Djoko Suud Sukahar
Dahlan berseteru dengan DPR. Diungkit-ungkit masalalunya di PLN. Digertak panggil . Diusik kebijakannya di Kementerian BUMN. Dan dirumorkan agar diganti. Benarkah ini gara-gara ‘Surat Kongkalikong’?
Pekan-pekan ini Dahlan dan DPR ribut tak ketulungan. Wakil rakyat itu minta Dahlan Iskan menjelaskan temuan Badan Pemeriksa Keuangan (BPK) tentang pemborosan anggaran Rp 37 triliun di PLN. Saat itu Dahlan masih menjabat sebagai Dirut PLN tahun 2009-2010.

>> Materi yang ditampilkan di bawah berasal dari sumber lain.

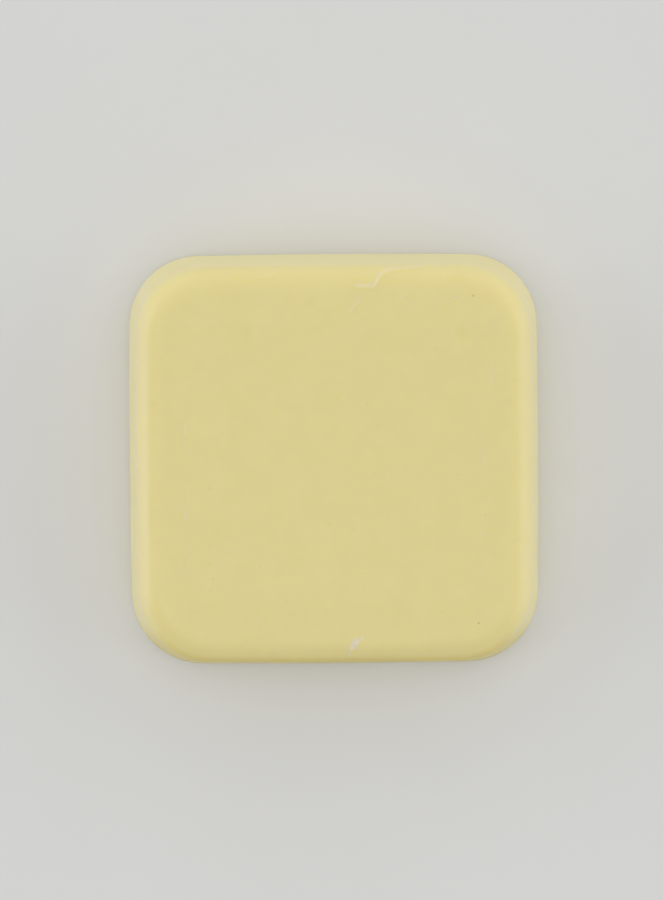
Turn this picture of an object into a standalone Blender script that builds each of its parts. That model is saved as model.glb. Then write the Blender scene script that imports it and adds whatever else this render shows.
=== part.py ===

Dahlan dipanggil, tapi tidak datang. Dahlan lagi di Jambi, ngurusi PTPN sawit-sapi. Ketidak-hadirannya itu menimbulkan kehebohan. Dianggap ingkar dan melecehkan, diancam akan dipanggil paksa. Dahlan tenang-tenang saja.
Usut punya usut, ternyata panggilan pada Dahlan ini salah. Bukan undangan, tapi dimintai keterangan. Panggilan itu ditujukan pada Dahlan sebagai Menteri BUMN, yang kapasitasnya, tentu, tidak untuk itu. Panggilan ini salah jalur.
Secara informal, Dahlan menjelaskan tentang uang PLN itu. Pasokan gas yang tidak diterima PLN sebagai biangnya. PLN terpaksa mengkonsumsi BBM agar listrik di Jakarta terus menyala. Dan risiko masuk penjara pun diterima jika itu dianggap teledor. Toh, BPK juga tidak menyalahkan PLN dengan auditnya itu.
Belum reda soal pemanggilan itu, wakil-wakil rakyat berbagai komisi kembali meributkan sosok Dahlan. Kali ini menyangkut soal surat edaran mengimbau agar perusahaan BUMN menolak siapa saja yang meminta jatah. Jatah proyek atau jatah apa saja yang konotasinya kongkalikong.
Para wakil rakyat itu tersinggung. Mereka merasa dicemarkan sebagai peminta upeti. Dahlan yang dituding bercuriga seperti itu. Padahal surat sudah beredar akhir September tahun 2012, bernomor 542 diterbitkan Seskab Dipo Alam atas perintah Presiden SBY.
Ribut yang terakhir ini seperti antitesis ribut yang pertama. Rakyat melihat amat gampang membaca alur pikiran petinggi negeri ini. Kalau menyangkut soal fasilitas (duit), reaksi spontan tak terhindarkan. Jadi jangan jauh-jauh itu ditafsir menyangkut kepentingan rakyat. Sebab wakilnya saja masih selalu ribut untuk mengurusi perutnya sendiri.
Perusahaan BUMN menjadi sapi perah bukan rahasia lagi. Perusahaan plat merah sudah lama menjadi lumbung berbagai upeti. Umum sudah tahu, bahwa terlalu banyak kong (monyet) di sini. Kong di dalam dan kong yang berasal dari luar. Itu pula yang menyebabkan segalanya dilakukan dengan kongkalikong. Cincailah !
Monyet kali monyet (kongkalikong) membuat perusahaan kurus. Merugi. Yang untung para monyetnya. Celakanya, banyak partai mengharapkan logistiknya pada perusahaan seperti ini. Dari operasional partai, pengurusnya, sampai ada yang urusan keluarga pun dimintakan sumbangan darinya.
Maka Dahlan menjadi sasaran tembak itu masuk akal. Asumsi rakyat seperti itu. Jika Dahlan jatuh sekaligus dua pulau terlampaui. Pamornya yang semakin kinclong mengancam partai yang sudah mengumumkan capresnya teratasi. Dan kalau ‘edaran kongkalikong’ itu tidak dikawal maksimal, donasi partai kembali bersemi. Apalagi pemilu kian dekat.
Benarkah perusahaan BUMN menjadi sapi perah partai politik asal dari para wakil rakyat yang duduk di dewan? "Bener mau. Bener ta? Saya siap beberkan asal diundang resmi, bukan atas keinginan saya," jawab Dahlan tentang nama-nama ‘peminta upeti’ yang disuruh membeberkannya.
Inilah kong versus kong. Bukan kong kali kong. Kong sepertinya sudah bosan untuk berhitung tambah-tambahan atau kali-kalian.